J'ai pris la peine de reprendre les options dont celle ardemment désirée par l"Ukraine du big bang. C'est à dire des moyens autrement importants que ceux actuels qui permettent certes de résister mais pas plus. Donc, je suis d'accord avec vous sur un point: si en 1940 on avait utilisé la formule du Big Bang peut etre aurions nous éviter la suite et les dizaine de millions de victimes dont les six millions de la Shoah.
A défaut c'est l'option de l'enlisement qui deviendra réalité. Elle pourrait durer des années, au même titre que ce qui se passe depuis dix ans avec le Dombass, à quel prix ? Accessoirement les sanctions impactent également les pays européens. On en verra progressivement les effets. Pour l'instant on ne parle pas, pas encore, d'envoyer des militaires ( européens) de l'Otan sur le front, mais ca reste à suivre.
Bien cordialement,

Véronique ALLOUCHE a dit…

Merci Monsieur Moritz d’avoir pris la peine de me répondre.
Concernant les moyens actuels de chars et d’armements livrés par l’Occident, je suis bien d’accord avec vous, ils sont largement insuffisants pour venir à bout de cette guerre. Mais les informations ont évoluées depuis hier puisqu’on apprend que le premier ministre anglais pourrait envoyer des avions de chasse à l’Ukraine. Ce n’est pas pour demain puisqu’il faudra former des pilotes mais c’est une option non négligeable.
Dans cette hypothèse il est possible que le Big-bang dont vous parlez n’ait pas lieu, que Poutine abdique sans qu’il soit besoin de le contraindre à trop de sévérité ( je pense au Traité de Versailles qui a conduit à la seconde guerre mondiale), et que dans ces conditions tout rentre dans l’ordre.
Trop optimiste? L’avenir nous le dira.
Bien cordialement

V. Jabeau a dit…

Je vois plutôt une agitation qui enfle.

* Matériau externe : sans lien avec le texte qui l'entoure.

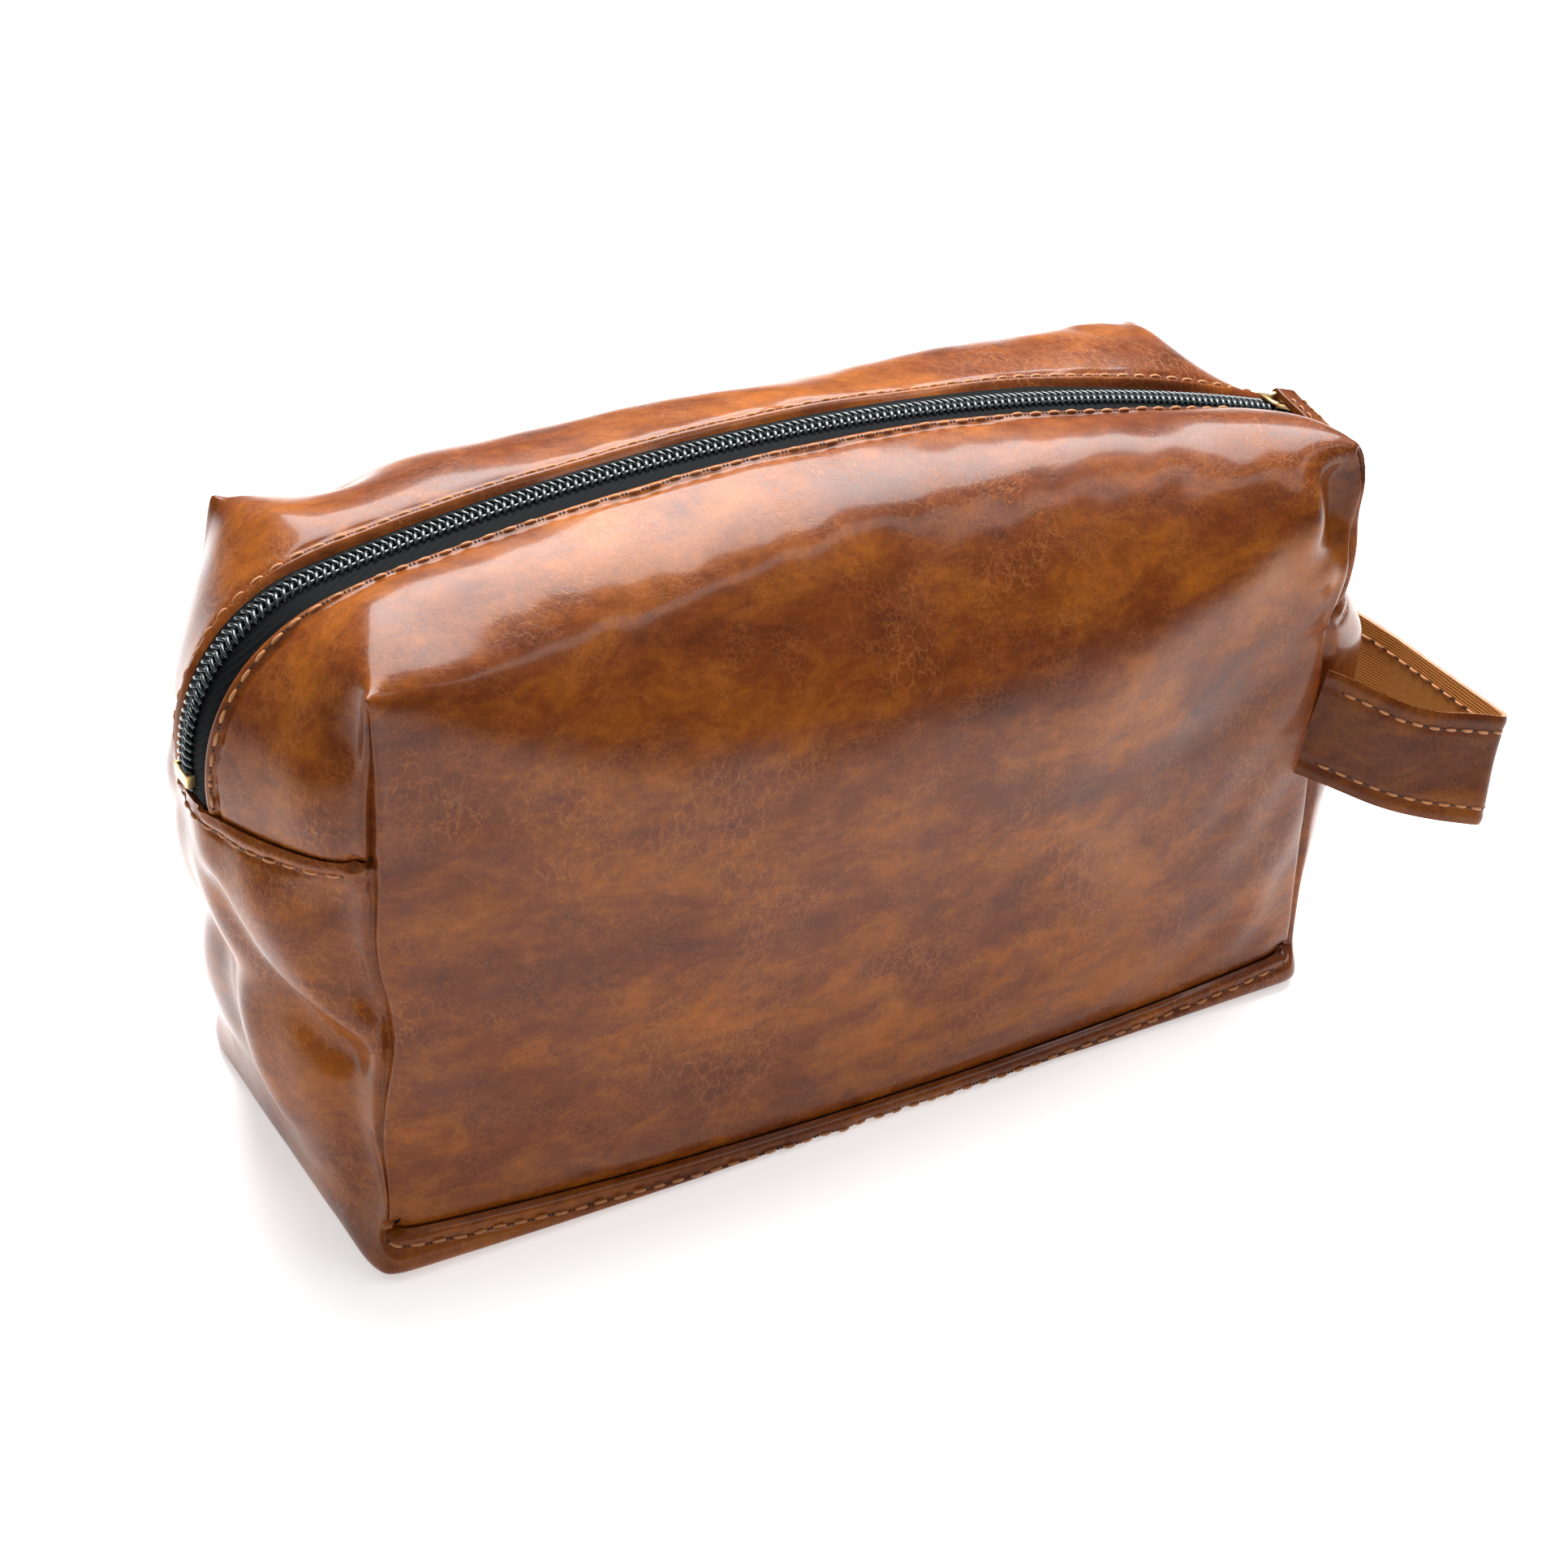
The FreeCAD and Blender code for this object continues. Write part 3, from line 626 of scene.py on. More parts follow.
def shape_body(obj):
    """Swell, relax and fold the welded body; returns its seam and zip edge vertices."""
    seam, open_edge, dart = seam_sets(obj)
    points = coords(obj)
    pairs = neighbours(obj)
    fixed = np.zeros(len(points), bool)
    fixed[sorted(seam | open_edge | dart)] = True
    bottom = points[:, 2] < 3.0
    near_ridge = bump(points[:, 2], RIDGE_Z, 14) * smooth(32, 44, np.abs(points[:, 1]))
    inside_ears = 1 - smooth(112, 124, np.abs(points[:, 0]))
    crisp = 1 - 0.75 * smooth(10, -90, points[:, 0]) * (points[:, 1] < 0)
    points = relax(points, pairs, 0.9 * near_ridge * inside_ears * crisp * ~fixed, 22)
    near_floor = bump(points[:, 2], 0, 3) * ~fixed
    points = relax(points, pairs, 0.5 * near_floor, 2)
    set_coords(obj, points)
    points = simulate(obj, set(np.nonzero(fixed | bottom)[0].tolist()))
    points = relax(points, pairs, 0.5 * ~fixed, 3)
    points = relax(points, pairs, 0.6 * smooth(112, 140, points[:, 2]) * ~fixed, 9)
    set_coords(obj, points)
    free = np.where(fixed, 0.35, 1.0) * smooth(0.5, 8, points[:, 2])
    points = work_folds(points, normals_of(obj), free)
    ease = (~fixed) * smooth(0.5, 8, points[:, 2])
    points = points + normals_of(obj) * (0.55 * waves(points, 34, 90, 9) * ease)[:, None]
    points = points + normals_of(obj) * (0.16 * waves(points, 9, 20, 9) * ease)[:, None]
    points = relax(points, pairs, 0.35 * (~fixed), 2)
    right_ears = points[:, 0] > 112
    for side in (-1, 1):
        tip = np.array([EAR_REACH[1, side], side * FACE_Y, RIDGE_Z + EAR_RISE[1, side]])
        near_tip = bump(np.linalg.norm(points - tip, axis=1), 0, 7.0) * right_ears
        points = relax(points, pairs, 0.6 * near_tip, 12)
    points[:, 2] = np.maximum(points[:, 2], FLOOR_GAP)
    set_coords(obj, points)
    return seam, open_edge, dart


# ---------------------------------------------------------------- panels cut from the body

class Line:
    """Points of a seam or edge with the body's outward direction there, for nearest searches."""

    def __init__(self, points, normals):
        self.points = points
        self.normals = normals
        self.tree = KDTree(len(points))
        for index, point in enumerate(points):
            self.tree.insert(point, index)
        self.tree.balance()

    def near(self, points):
        """Distance from each point and the line's outward direction nearest to it."""
        distance = np.zeros(len(points))
        direction = np.zeros((len(points), 3))
        for index, point in enumerate(points):
            _, found, away = self.tree.find(point)
            distance[index] = away
            direction[index] = self.normals[found]
        return distance, direction


def edge_lines(obj, chosen):
    """Dense points along the edges of obj whose two vertices are both chosen."""
    points = coords(obj)
    normals = normals_of(obj)
    pairs = read(obj.data.edges, "vertices", 2, int)
    mask = np.zeros(len(points), bool)
    mask[sorted(chosen)] = True
    pairs = pairs[mask[pairs[:, 0]] & mask[pairs[:, 1]]]
    dense = []
    ways = []
    for share in (0.0, 0.25, 0.5, 0.75):
        dense.append(points[pairs[:, 0]] * (1 - share) + points[pairs[:, 1]] * share)
        ways.append(normals[pairs[:, 0]] * (1 - share) + normals[pairs[:, 1]] * share)
    return np.concatenate(dense), np.concatenate(ways)


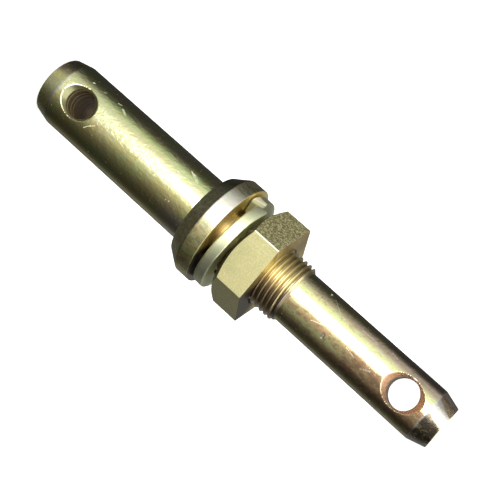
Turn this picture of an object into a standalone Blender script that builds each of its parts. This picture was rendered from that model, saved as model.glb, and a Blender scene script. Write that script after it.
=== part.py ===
# Stepped lower link pin for a tractor's three-point linkage, with its spring washer and hexagon nut.
# The pin stands on its larger end, with its axis along +Z and that end's centre at the origin.
# Run it with blender --background --python part.py, or from the Text Editor.

from math import cos, pi, radians, sin, sqrt, tan

import bmesh
import bpy
from mathutils import Matrix, Vector

MM = 0.001

# Larger shank, from its free end to the seat under the collar
BIG_SHANK_DIAMETER = 28.0 * MM
BIG_SHANK_LENGTH = 79.9 * MM
BIG_TAPER_LENGTH = 6.6 * MM
BIG_TAPER_DEPTH = 1.65 * MM
BIG_HOLE_SETBACK = 17.4 * MM
BIG_HOLE_RIM = 16.0 * MM

# Smaller shank, from the end of the thread to its free end
SMALL_SHANK_DIAMETER = 22.0 * MM
SMALL_SHANK_LENGTH = 70.2 * MM
SMALL_TAPER_LENGTH = 7.1 * MM
SMALL_TAPER_DEPTH = 2.1 * MM
SMALL_HOLE_SETBACK = 17.7 * MM
SMALL_HOLE_RIM = 16.8 * MM

# Both cross holes, which take a linch pin and are countersunk on one side only
CROSS_HOLE_DIAMETER = 12.0 * MM
COUNTERSINK_HALF_ANGLE = radians(40)

# Collar: a flat seat ring, a cone and a cylindrical land, which is as wide as the nut's corners
COLLAR_SEAT_WIDTH = 3.9 * MM
COLLAR_CONE_HEIGHT = 6.1 * MM
COLLAR_LAND_HEIGHT = 6.2 * MM
SHANK_FILLET = 1.2 * MM
EDGE_BREAK = 0.4 * MM

# Thread, twelve turns to the inch, which stands just proud of the smaller shank
THREAD_PITCH = 25.4 / 12 * MM
THREAD_DEPTH = 1.27 * MM
THREAD_CREST_FLAT = 0.26 * MM
THREAD_FLANK_ANGLE = radians(30)
THREAD_OVER_SHANK = 0.33 * MM
THREAD_PAST_NUT = 11.3 * MM
THREAD_RELIEF = 3.2 * MM
THREAD_CLEARANCE = 0.3 * MM

# Spring washer, a left-hand helix that leans between the collar and the nut
WASHER_BORE_CLEARANCE = 0.75 * MM
WASHER_WIDTH = 6.95 * MM
WASHER_THICKNESS = 4.6 * MM
WASHER_RISE = 3.2 * MM
WASHER_SPLIT = 1.8 * MM
WASHER_SPLIT_SLANT = radians(20)
WASHER_LEAN = radians(2.2)
WASHER_SPLIT_AT = radians(215)
WASHER_OUTER_BEVEL = 1.0 * MM
WASHER_INNER_BEVEL = 0.5 * MM
SEAT_GAP = 0.3 * MM

# Thin hexagon nut, chamfered on the washer's side only; its wall is from thread crest to flat
NUT_WALL = 6.45 * MM
NUT_HEIGHT = 14.2 * MM
NUT_FACE_MARGIN = 1.85 * MM
NUT_CHAMFER_ANGLE = radians(31)
NUT_BORE_CHAMFER = 0.3 * MM
NUT_TURNED_BY = radians(-21.8)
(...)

Des axes qui se mettent doucement en place. Une montée de la guerre. Un dictateur fou à abattre, qui possède des armes nucléaires. Des opinions publiques occidentales de plus en plus anxieuses : pandémie, guerre, réchauffement climatique. Des populistes menteurs sans vergogne. Et même Israël qui se délite. Et pourtant, tant de raisons de rester optimiste.